From that day forward, the trails have consisted of three routes totaling 45 miles. All bluebonnets on these trails are natural and have never been seeded. In 1985, the original trail staked by Mr. Clarke became Kachina Prairie, a protectorate of the Natural Area Preservation Association. Any day of the year, the ECVB may have anywhere from five to 10 visitors a day. During bluebonnet season, typically the month of April, the number of visitors jumps to an average of 500 a day. On Good Friday 2012, the center experienced a record 1,000 visitors. The next day, they received over 900 visitors. In 2012, the ECVB also had a repeat celebrity visitor — Morgan Fairchild, who first saw the bluebonnets in Ennis in 2003. To help with the influx of visitors, several Gina Rokas and Paula Campp know their bluebonnets. volunteers from the Garden Club and the community in general assist Gina and Paula. These volunteers not only help with information about the Bluebonnet Trails and Festival, but encourage them to visit local markets, restaurants and hotels, which helps boost the Ennis economy. “We could not do it without the volunteers, and the Ennis Garden Club is a huge help,” Gina said. “It has to be a team effort for us to survive.” Gina and Paula explained how Mother Nature can change even the best-laid plans. In the past, there have been years where bluebonnets didn’t bloom well, causing some out of town visitors to be disappointed.

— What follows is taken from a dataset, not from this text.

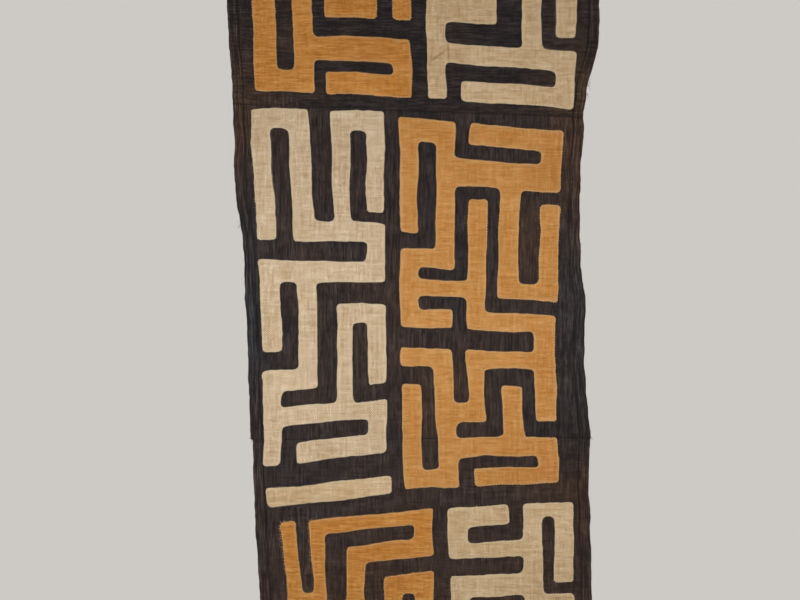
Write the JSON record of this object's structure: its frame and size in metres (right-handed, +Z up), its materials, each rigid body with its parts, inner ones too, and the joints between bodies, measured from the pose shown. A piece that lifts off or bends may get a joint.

However, in 2012, the bluebonnets were so plentiful that one landowner’s 100-acre field, fondly called the Field of Dreams, was bathed in bluebonnets. Every year the growth trend changes, so it’s important to check with the ECVB’s Web site for updates before travelling to the Ennis area. For instance, last year the bluebonnets bloomed earlier. Due to the drought in 2011, Ennis was the only place in Texas that had a significant crop of bluebonnets. A renowned movie director from Austin contacted the ECVB, needing bluebonnets for an upcoming film. The ladies gave him the information, and the result is that bluebonnets on the Bristol trail are now featured in a new IMAX-3D film, Flight of the Butterflies. Paula, an Ennisite, and Gina, who moved to Ennis in 1990, are passionate about their city. Paula worked at the center part-time until the city took it over in 2000, and she stayed on. She loves helping people locate relatives to expand their family’s genealogy. They both contribute answers to genealogy questions. If one doesn’t know, the other likely does. Paula’s passion shines in the area of family history. “It’s fun! I really like genealogy,” Paula admitted with a smile.

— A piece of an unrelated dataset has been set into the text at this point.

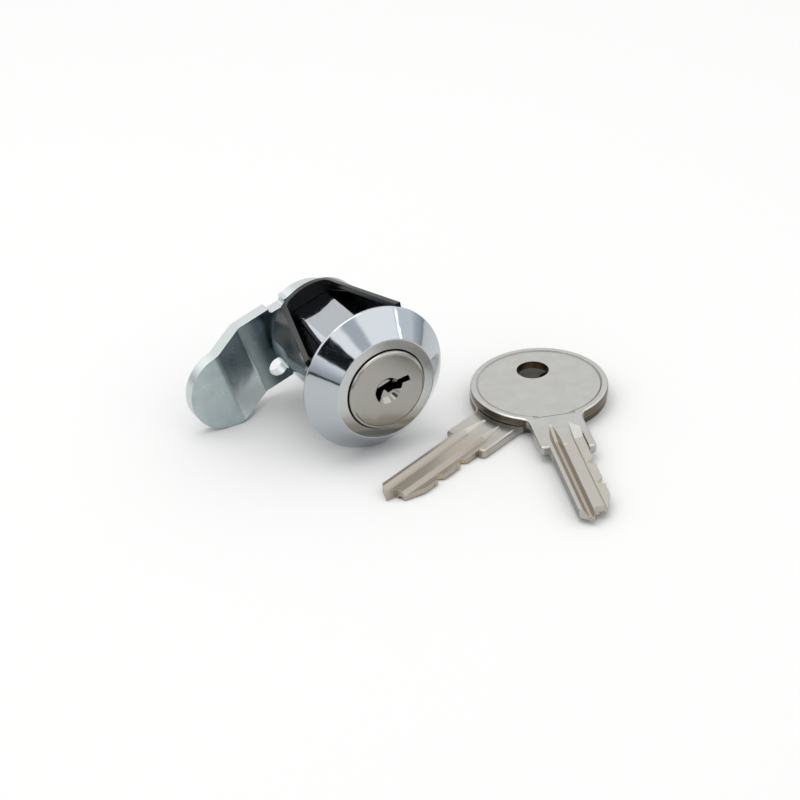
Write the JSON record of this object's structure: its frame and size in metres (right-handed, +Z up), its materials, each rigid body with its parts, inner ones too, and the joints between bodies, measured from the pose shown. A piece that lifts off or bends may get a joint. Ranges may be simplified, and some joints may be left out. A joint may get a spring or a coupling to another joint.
{
  "type": "mailbox lock",
  "caption": "Cam lock for a mailbox door: chromed round flange and flatted barrel, turning plug with wafers, black spring clip, cranked cam, and flat round-bow keys lying beside it",
  "frame": {"origin": "on the lock's axis, in the back face of the flange, which meets the door", "axes": "+Y is the lock's axis from the front to the rear, +Z up from the table that the lock and keys lie on, +X to the right"},
  "size_m": [0.0635, 0.0645, 0.0244],
  "materials": {
    "chromed_zinc": "polished chrome plating on die-cast zinc",
    "nickel_plated_zinc": "polished nickel plating on die-cast zinc",
    "zinc_plated_steel": "satin zinc plating",
    "cam_steel": "satin zinc plating with a blue passivate, sheared edges bright",
    "black_spring_steel": "glossy black finish on hardened spring steel",
    "wafer_brass": "stamped brass",
    "spring_steel": "drawn wire",
    "nickel_plated_brass": "satin nickel plating, worn to yellow brass in the cuts"
  },
  "bodies": {
    "housing": {"housing": "chromed_zinc"},
    "plug": {"plug": "nickel_plated_zinc", "stop_washer": "zinc_plated_steel", "cam": "cam_steel", "lock_washer": "zinc_plated_steel", "cam_screw": "zinc_plated_steel", "wafer_spring_1": "spring_steel", "wafer_spring_2": "spring_steel", "wafer_spring_3": "spring_steel", "wafer_spring_4": "spring_steel", "wafer_spring_5": "spring_steel", "wafer_spring_6": "spring_steel"},
    "fixing_clip": {"fixing_clip": "black_spring_steel"},
    "upper_key": {"upper_key": "nickel_plated_brass"},
    "lower_key": {"lower_key": "nickel_plated_brass"},
    "wafer_1": {"wafer_1": "wafer_brass"},
    "wafer_2": {"wafer_2": "wafer_brass"},
    "wafer_3": {"wafer_3": "wafer_brass"},
    "wafer_4": {"wafer_4": "wafer_brass"},
    "wafer_5": {"wafer_5": "wafer_brass"},
    "wafer_6": {"wafer_6": "wafer_brass"}
  },
  "joints": [
    {"name": "plug_turn", "type": "hinge", "parent": "housing", "child": "plug", "pos_m": [0, 0, 0], "axis": [0, 1, 0], "range_deg": [0, 90]},
    {"name": "clip_slide", "type": "slide", "parent": "housing", "child": "fixing_clip", "axis": [0, 1, 0], "range_m": [0, 0.002]},
    {"name": "wafer_1_slide", "type": "slide", "parent": "plug", "child": "wafer_1", "axis": [-0.9527, 0, -0.304], "range_m": [0, 0.0005], "deforming": ["wafer_spring_1"]},
    {"name": "wafer_2_slide", "type": "slide", "parent": "plug", "child": "wafer_2", "axis": [-0.9527, 0, -0.304], "range_m": [0, 0.0005], "deforming": ["wafer_spring_2"]},
    {"name": "wafer_3_slide", "type": "slide", "parent": "plug", "child": "wafer_3", "axis": [-0.9527, 0, -0.304], "range_m": [0, 0.0005], "deforming": ["wafer_spring_3"]},
    {"name": "wafer_4_slide", "type": "slide", "parent": "plug", "child": "wafer_4", "axis": [-0.9527, 0, -0.304], "range_m": [0, 0.0005], "deforming": ["wafer_spring_4"]},
    {"name": "wafer_5_slide", "type": "slide", "parent": "plug", "child": "wafer_5", "axis": [-0.9527, 0, -0.304], "range_m": [0, 0.0005], "deforming": ["wafer_spring_5"]},
    {"name": "wafer_6_slide", "type": "slide", "parent": "plug", "child": "wafer_6", "axis": [-0.9527, 0, -0.304], "range_m": [0, 0.0005], "deforming": ["wafer_spring_6"]},
    {"name": "upper_key_lift", "type": "slide", "parent": "housing", "child": "upper_key", "axis": [0, 0, 1], "range_m": [0, 0.04]},
    {"name": "lower_key_pull", "type": "slide", "parent": "housing", "child": "lower_key", "axis": [0.9265, 0.3762, 0], "range_m": [0, 0.06]}
  ]
}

Gina’s degree, recreational administration, and background are in the private club sector. Prior to working with the ECVB, she worked at the Ennis Colonial Tennis Club, now the EISD Tennis Center, and when the position with the city became available, it was a natural fit. “Paula and I have the right personalities for this job,” Gina admitted. “We love people.” Gina, in particular, wears many hats. She networks with local organizations, as well as helping plan the marketing and publicity for several local events. She is on the National Polka Festival Committee, an ex officio member of the Ennis Chamber of Commerce and liaises with the Ennis Downtown Merchants Association. “I love selling Ennis,” she said, “and I love selling the fun of Ennis.”

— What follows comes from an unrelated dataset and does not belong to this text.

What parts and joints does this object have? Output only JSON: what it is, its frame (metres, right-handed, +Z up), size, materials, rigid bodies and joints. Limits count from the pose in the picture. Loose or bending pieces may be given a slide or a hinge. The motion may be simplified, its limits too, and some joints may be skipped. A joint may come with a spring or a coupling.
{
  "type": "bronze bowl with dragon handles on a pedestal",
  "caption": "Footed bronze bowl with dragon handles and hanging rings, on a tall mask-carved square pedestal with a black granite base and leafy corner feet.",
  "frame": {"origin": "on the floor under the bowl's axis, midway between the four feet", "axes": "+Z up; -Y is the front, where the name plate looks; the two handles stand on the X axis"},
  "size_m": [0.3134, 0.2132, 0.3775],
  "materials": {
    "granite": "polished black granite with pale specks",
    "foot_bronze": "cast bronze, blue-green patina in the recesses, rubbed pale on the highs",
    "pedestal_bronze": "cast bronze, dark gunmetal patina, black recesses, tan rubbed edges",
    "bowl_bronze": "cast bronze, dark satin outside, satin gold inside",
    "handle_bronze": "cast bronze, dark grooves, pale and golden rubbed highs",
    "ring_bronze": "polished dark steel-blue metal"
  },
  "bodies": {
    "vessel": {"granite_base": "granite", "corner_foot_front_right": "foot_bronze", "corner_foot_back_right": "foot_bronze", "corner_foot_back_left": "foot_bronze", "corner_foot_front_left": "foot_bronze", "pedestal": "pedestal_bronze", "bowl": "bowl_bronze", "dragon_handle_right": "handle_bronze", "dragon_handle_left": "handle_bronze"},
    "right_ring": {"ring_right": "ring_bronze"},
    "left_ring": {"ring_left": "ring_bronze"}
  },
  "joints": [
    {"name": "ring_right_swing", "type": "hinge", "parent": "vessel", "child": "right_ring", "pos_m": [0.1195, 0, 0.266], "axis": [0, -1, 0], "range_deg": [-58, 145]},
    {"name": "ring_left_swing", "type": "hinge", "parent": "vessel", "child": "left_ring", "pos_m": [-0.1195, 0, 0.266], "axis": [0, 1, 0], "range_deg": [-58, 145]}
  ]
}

The main focus of Gina and Paula’s jobs is to advertise outside the city to bring people to Ennis. When people stay in Ennis, they pay a hotel/motel tax which funds the tourism budget. “If no one stays at the hotels, I don’t have a budget,” Gina stated. Very seldom do they advertise in the local newspaper, instead opting to purchase billboards in the DFW area. They also work with a company, Certified Distribution, to print and distribute Ennis brochures throughout the North and central Texas area. All the festivals bring overnight visitors, as do events at the Texas Motorplex. Even the Galaxy Drive-in has recently become an overnight tourist attraction. In order to keep up with trends, Gina researches how people come to learn about Ennis. Many discover the city through the Internet. Using Google, for instance, the Ennis Bluebonnet Trails Festival is one of the top links. Last year, Gina created a Twitter and Facebook page for the center, and she regularly updates the Web site to keep visitors informed on the year’s growth forecasts for bluebonnets. Currently, she is working on making the Web site mobile-friendly for tourists and locals alike. In fact, even Ennis natives inquire about what to do around town. “The first thing they can do is stop by the ECVB,” Gina said. “We’ll give them information on the best places in Ennis to explore!”